A few words about the rhythm of sin

Írta: Szombat - Rovat: Archívum, English


A few words about the rhythm of sin

Elma Softic Kaunitz

I was somewhat taken aback when the question was put to me whether, today, given the absence of the ‘experience of catastrophe’ and the ending of the ‘sense of threat’, given that religious tradition is on the way out, the representatives of Central European Jewish culture would be drawn closer together.

Sadly I don’t believe it is possible to speak of any sort of experience of catastrophe – the holocaust included – in terms of absence, and I am astounded that there are those for whom the Shoah is over.

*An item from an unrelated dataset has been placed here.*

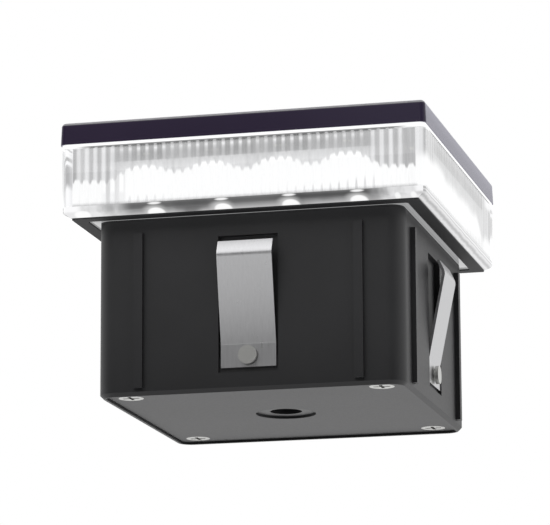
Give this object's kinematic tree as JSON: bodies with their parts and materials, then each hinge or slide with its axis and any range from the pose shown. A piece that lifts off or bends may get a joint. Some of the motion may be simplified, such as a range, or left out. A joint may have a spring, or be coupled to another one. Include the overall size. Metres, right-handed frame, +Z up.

My own life has not been excessively long (my grandmother has lived three times as long, so far), yet neither has it been short, bearing in mind the last four years spent and survived in Sarajevo, in the course of which a horrific number of new-born and small and bigger children disappeared. Over those four years Sarajevo turned into a media circus, and that is also one of its tragedies – nobody believes us any longer. The reason for the disappearance of those babies and children was not famine or illness or another such imperfection of humanity, that is to say, of civilisation. It was rather the result of the most terrible imperfection in the most perfect of beings: the ancient need of man to wipe out, on the basis of this or that difference, the other.

Is there any reason why the babies of Sarajevo should interest the Jews of Central Europe? There were few Jewish babies in that city, but they existed. There were Jews in Sarajevo, for that matter, compared to other nationalities, there were few before the terrible war, but nevertheless there were some. They struggled with unbelievable determination for their right to stay and to survive. And so they entered the war as a community and survived as individuals. Some of them weren’t so lucky.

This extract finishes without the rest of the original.